# Stated exercise
Only one span of the listing below is wanted: the lines from the one with "bend(hook[0], hook[1], tail_start);" through the one with "# it first.", reproduced exactly, both ends kept.

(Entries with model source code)
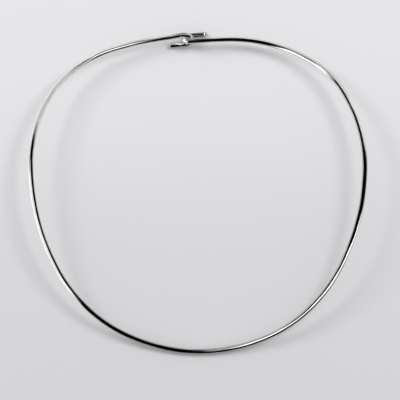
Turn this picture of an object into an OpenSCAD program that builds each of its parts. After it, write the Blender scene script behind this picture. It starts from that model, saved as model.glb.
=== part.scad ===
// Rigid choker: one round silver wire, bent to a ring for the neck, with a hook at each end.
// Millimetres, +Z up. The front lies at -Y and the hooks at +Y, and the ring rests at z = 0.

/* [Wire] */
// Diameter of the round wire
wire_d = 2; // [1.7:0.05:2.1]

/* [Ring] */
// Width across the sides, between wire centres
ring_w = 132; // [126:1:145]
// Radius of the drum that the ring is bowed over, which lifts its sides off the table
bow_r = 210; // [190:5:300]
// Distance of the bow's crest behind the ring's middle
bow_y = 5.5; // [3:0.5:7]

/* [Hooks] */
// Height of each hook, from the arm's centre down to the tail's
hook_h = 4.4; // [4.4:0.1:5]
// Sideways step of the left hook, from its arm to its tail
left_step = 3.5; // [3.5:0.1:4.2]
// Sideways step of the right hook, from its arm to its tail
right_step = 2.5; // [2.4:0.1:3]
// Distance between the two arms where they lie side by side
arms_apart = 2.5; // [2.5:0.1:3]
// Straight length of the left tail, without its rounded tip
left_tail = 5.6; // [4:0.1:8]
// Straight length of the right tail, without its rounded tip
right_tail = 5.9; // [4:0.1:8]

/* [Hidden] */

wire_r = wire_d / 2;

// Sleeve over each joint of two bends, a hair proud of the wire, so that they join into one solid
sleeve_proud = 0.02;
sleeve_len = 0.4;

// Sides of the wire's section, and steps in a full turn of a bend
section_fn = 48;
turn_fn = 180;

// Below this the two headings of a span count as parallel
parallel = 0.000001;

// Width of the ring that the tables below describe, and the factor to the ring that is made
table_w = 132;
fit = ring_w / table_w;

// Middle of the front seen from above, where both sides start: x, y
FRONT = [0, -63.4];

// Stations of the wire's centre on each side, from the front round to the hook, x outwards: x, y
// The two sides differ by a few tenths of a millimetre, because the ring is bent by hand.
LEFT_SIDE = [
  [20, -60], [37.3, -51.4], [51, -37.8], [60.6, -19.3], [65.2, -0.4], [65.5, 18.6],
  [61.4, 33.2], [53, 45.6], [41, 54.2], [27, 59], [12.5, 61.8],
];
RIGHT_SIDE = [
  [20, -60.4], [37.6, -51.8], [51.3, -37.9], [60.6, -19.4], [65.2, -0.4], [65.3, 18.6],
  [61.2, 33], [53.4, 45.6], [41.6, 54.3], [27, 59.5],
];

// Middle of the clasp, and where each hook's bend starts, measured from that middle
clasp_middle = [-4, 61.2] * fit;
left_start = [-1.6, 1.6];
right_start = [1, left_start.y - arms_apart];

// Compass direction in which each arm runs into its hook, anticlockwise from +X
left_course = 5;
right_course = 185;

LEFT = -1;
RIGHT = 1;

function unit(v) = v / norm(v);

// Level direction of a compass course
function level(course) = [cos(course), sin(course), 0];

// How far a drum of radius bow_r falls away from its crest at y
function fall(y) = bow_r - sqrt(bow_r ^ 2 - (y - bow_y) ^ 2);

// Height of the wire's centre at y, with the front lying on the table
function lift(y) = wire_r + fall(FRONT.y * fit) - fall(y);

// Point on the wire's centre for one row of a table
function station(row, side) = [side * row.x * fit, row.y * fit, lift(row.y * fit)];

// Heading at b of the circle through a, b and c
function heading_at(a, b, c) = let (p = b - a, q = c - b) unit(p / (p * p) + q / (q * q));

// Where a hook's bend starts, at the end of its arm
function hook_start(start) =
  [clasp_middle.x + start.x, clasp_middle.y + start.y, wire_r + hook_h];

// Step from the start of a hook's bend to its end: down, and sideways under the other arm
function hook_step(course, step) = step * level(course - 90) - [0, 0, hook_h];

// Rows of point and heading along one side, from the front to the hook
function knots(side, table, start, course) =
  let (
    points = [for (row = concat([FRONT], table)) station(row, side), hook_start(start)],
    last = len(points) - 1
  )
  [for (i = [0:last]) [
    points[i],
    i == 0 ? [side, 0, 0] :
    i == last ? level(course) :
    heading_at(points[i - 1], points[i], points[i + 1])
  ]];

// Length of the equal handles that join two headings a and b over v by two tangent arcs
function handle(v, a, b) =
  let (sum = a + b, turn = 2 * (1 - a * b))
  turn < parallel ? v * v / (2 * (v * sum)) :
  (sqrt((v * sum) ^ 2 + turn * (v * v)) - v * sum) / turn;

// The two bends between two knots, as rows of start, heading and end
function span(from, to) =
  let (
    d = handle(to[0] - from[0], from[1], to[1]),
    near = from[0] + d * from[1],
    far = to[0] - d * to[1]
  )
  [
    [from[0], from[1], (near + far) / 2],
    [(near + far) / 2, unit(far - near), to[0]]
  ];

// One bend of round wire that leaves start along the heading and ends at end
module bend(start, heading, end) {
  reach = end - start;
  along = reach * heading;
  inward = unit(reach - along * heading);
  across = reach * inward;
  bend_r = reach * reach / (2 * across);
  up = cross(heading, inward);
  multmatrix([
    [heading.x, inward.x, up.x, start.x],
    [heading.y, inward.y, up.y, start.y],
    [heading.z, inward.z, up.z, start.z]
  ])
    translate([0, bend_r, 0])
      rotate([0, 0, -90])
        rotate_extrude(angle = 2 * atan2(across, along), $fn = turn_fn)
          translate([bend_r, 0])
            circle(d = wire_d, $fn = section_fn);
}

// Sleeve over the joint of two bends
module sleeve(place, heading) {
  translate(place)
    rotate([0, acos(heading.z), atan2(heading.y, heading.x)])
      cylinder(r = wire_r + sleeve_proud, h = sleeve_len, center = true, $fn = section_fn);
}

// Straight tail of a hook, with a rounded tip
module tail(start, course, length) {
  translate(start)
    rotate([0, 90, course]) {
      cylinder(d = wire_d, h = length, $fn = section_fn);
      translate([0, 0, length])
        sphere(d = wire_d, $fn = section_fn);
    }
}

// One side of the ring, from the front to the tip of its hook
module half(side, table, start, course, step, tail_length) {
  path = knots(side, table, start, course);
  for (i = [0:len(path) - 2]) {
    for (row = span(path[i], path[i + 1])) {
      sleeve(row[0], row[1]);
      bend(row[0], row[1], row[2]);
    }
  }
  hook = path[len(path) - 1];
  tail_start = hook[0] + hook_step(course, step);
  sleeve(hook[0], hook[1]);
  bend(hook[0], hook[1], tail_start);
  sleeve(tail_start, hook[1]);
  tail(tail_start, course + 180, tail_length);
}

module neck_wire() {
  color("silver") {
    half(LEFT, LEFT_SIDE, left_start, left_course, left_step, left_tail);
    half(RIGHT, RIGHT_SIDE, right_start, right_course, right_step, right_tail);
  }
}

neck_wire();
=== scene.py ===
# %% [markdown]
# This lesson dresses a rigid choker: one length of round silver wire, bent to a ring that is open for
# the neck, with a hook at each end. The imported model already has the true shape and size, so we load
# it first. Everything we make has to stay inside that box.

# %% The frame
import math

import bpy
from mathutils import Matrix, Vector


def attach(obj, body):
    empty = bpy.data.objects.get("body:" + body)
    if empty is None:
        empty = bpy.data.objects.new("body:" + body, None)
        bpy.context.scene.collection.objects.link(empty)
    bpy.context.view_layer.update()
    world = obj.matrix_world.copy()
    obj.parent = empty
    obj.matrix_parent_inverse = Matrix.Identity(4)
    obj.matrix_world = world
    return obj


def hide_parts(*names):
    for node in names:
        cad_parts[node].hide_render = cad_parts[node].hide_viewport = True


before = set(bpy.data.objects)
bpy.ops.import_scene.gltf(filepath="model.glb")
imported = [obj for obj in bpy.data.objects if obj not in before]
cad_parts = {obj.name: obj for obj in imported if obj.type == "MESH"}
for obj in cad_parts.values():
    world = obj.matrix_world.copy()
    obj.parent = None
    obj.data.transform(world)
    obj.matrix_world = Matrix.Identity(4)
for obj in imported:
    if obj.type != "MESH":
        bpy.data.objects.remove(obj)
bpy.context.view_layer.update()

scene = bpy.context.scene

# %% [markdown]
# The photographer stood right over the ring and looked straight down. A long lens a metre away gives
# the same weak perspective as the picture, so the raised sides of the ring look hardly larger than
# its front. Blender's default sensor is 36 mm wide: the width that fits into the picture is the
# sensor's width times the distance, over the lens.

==

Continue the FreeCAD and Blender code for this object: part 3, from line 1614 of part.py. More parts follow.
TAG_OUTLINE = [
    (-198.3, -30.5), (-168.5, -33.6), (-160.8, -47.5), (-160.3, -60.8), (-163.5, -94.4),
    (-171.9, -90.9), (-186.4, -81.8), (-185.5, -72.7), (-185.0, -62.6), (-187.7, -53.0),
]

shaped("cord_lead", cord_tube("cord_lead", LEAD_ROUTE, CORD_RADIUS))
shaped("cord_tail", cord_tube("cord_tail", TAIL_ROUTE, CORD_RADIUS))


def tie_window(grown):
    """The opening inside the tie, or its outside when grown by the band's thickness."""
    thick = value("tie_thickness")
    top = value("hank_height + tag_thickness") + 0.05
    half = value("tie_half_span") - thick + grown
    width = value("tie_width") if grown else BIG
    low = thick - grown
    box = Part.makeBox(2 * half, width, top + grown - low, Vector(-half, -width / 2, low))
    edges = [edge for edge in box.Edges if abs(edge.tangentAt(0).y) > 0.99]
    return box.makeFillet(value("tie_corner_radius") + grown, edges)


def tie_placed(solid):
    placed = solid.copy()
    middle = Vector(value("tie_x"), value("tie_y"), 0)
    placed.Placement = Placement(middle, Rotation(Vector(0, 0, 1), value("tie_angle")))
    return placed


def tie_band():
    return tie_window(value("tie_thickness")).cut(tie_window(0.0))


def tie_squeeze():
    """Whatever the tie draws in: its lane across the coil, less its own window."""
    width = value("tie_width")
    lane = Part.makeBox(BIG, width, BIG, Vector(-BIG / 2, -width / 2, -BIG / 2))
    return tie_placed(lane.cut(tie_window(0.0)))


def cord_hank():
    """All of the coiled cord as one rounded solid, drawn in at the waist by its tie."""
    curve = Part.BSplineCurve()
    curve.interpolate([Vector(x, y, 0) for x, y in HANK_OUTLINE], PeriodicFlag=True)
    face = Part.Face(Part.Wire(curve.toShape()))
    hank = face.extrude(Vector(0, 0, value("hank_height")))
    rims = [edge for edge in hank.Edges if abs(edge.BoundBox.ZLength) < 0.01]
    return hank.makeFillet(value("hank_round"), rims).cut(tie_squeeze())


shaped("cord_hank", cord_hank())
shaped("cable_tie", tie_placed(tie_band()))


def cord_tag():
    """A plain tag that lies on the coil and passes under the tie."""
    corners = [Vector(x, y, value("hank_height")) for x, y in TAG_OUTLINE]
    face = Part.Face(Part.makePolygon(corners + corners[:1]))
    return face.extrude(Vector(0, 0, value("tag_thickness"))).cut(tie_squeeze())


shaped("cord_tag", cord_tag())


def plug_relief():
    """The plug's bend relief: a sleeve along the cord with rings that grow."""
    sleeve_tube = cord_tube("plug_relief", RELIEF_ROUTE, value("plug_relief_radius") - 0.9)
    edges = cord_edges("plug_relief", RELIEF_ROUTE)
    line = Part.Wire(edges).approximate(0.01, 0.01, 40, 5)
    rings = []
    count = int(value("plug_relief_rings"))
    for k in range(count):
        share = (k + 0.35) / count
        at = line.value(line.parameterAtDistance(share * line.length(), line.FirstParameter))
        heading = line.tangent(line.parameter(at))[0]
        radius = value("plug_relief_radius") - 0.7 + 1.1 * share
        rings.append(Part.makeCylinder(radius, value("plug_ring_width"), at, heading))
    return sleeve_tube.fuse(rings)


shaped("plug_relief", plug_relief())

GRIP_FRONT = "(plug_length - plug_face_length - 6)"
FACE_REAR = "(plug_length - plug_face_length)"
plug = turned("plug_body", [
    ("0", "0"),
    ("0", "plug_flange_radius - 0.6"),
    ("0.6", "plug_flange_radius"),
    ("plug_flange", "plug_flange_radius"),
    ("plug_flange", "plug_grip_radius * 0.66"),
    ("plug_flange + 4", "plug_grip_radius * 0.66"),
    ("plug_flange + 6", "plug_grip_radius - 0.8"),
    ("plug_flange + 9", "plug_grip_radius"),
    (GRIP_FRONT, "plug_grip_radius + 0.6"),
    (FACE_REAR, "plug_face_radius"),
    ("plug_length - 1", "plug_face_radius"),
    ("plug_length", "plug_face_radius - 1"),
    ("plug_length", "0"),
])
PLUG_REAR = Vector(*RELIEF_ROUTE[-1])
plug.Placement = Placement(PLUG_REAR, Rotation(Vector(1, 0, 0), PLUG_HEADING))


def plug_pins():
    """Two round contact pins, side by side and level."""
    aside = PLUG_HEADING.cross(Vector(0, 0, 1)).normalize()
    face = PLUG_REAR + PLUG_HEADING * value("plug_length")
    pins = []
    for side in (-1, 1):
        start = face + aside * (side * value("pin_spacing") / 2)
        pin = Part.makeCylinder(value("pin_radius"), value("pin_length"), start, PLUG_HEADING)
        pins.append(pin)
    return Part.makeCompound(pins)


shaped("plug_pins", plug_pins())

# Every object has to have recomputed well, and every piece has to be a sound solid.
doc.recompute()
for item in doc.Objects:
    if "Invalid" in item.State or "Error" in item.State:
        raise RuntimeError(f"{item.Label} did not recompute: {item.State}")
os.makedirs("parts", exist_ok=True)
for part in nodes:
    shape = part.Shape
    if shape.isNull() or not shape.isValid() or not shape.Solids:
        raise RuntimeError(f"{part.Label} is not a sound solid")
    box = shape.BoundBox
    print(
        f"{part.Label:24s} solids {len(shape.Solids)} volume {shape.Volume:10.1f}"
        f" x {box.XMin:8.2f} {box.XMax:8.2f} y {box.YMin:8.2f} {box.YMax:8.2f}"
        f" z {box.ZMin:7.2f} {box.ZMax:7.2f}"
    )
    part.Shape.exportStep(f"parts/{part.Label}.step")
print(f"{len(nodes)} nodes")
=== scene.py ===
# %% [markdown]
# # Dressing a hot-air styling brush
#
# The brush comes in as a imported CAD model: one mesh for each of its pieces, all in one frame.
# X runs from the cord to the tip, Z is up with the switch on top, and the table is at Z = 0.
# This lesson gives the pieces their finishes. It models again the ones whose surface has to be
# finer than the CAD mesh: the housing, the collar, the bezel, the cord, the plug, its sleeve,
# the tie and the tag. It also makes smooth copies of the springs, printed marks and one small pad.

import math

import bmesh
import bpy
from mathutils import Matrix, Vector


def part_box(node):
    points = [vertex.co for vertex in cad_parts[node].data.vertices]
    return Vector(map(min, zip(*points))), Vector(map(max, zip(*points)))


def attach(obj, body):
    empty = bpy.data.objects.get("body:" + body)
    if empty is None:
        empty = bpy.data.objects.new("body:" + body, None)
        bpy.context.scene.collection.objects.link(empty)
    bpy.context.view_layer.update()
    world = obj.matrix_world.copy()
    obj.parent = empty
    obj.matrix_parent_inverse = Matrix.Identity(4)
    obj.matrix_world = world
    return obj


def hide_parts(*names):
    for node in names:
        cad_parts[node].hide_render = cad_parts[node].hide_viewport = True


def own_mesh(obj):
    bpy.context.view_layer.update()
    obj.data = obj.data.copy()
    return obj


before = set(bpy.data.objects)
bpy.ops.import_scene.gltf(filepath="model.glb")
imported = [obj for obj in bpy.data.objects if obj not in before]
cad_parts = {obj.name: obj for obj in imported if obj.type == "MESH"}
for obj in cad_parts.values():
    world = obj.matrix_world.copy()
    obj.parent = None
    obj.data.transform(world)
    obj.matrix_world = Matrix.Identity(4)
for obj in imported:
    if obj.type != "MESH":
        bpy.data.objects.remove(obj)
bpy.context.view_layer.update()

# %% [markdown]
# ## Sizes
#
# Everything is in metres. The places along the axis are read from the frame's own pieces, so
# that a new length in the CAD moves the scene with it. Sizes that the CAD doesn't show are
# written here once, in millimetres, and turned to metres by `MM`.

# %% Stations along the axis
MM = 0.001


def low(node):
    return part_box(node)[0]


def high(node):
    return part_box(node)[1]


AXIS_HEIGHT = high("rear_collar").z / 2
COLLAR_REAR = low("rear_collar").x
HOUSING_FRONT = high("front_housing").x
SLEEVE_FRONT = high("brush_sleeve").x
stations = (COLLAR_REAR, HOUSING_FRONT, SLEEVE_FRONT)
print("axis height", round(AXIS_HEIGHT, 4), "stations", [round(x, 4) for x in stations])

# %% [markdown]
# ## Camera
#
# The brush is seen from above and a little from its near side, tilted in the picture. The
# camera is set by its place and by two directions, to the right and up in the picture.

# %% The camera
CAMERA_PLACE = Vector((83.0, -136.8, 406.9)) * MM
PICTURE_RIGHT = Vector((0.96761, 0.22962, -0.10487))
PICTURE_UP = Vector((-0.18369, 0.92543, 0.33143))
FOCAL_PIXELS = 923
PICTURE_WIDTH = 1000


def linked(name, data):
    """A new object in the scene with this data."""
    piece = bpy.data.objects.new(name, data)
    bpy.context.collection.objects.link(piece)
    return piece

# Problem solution
  bend(hook[0], hook[1], tail_start);
  sleeve(tail_start, hook[1]);
  tail(tail_start, course + 180, tail_length);
}

module neck_wire() {
  color("silver") {
    half(LEFT, LEFT_SIDE, left_start, left_course, left_step, left_tail);
    half(RIGHT, RIGHT_SIDE, right_start, right_course, right_step, right_tail);
  }
}

neck_wire();
=== scene.py ===
# %% [markdown]
# This lesson dresses a rigid choker: one length of round silver wire, bent to a ring that is open for
# the neck, with a hook at each end. The imported model already has the true shape and size, so we load
# it first. Everything we make has to stay inside that box.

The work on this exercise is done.